An Associated Press news report said A.B. 1743 had stalled in the state Assembly’s Appropriations Committee.
The measure would require placement agents to register as lobbyists and report gifts while prohibiting outside investment managers from paying them contingency fees for driving pension business in the investment managers’ direction.
The involvement of the placement agents has come under fire in California and New York and sparked a joint state-federal investigation of the agents’ activities.
California state Treasurer Bill Lockyer, who sits on the board of the California Public Employees Retirement System (CalPERS), said he would propose an outright ban on placement agents in September if the Legislature failed to pass the bill. Earlier this year, CalPERS released a list of managers not responding to its demand for information about their placement agent use (see CalPERS Calls out Firms not Responding to Placement Agent Info Request).

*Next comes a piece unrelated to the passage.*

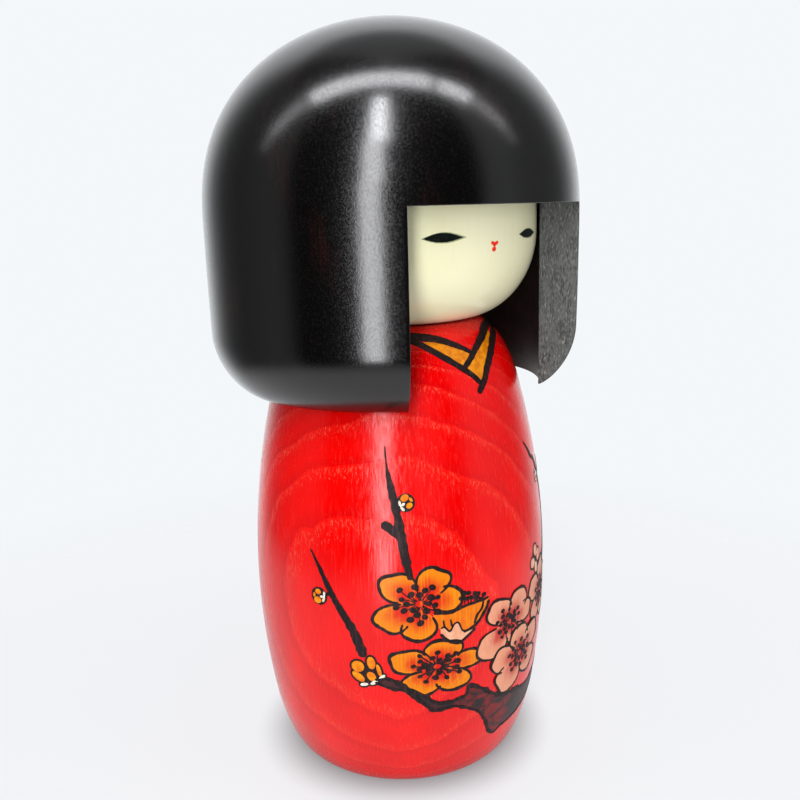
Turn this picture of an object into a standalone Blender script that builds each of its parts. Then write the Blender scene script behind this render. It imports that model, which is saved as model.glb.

“If we can’t reform the practices with these firms, we should ban them, the same as New York pension funds and others have done,” Lockyer said, according to the Associated Press. “That’s the next step for me if we can’t get sensible reform in the Legislature.”
He added: “Obviously there’s been a Wall Street sneak attack to try to stall reform of their business practices. We’re trying to root out corrupt practices and the economic incentives that produce bad behavior.”
Assemblyman Felipe Fuentes said the bill would be heard for a second time in the Appropriations Committee next week.
Two former CalPERS officials were sued by state Attorney General Jerry Brown earlier this month for allegedly setting up a system of kickbacks, including a Lake Tahoe condominium, to guarantee outside firms won a piece of the fund’s investment portfolio (see Former CalPERS Officials Sued over Investment Scheme).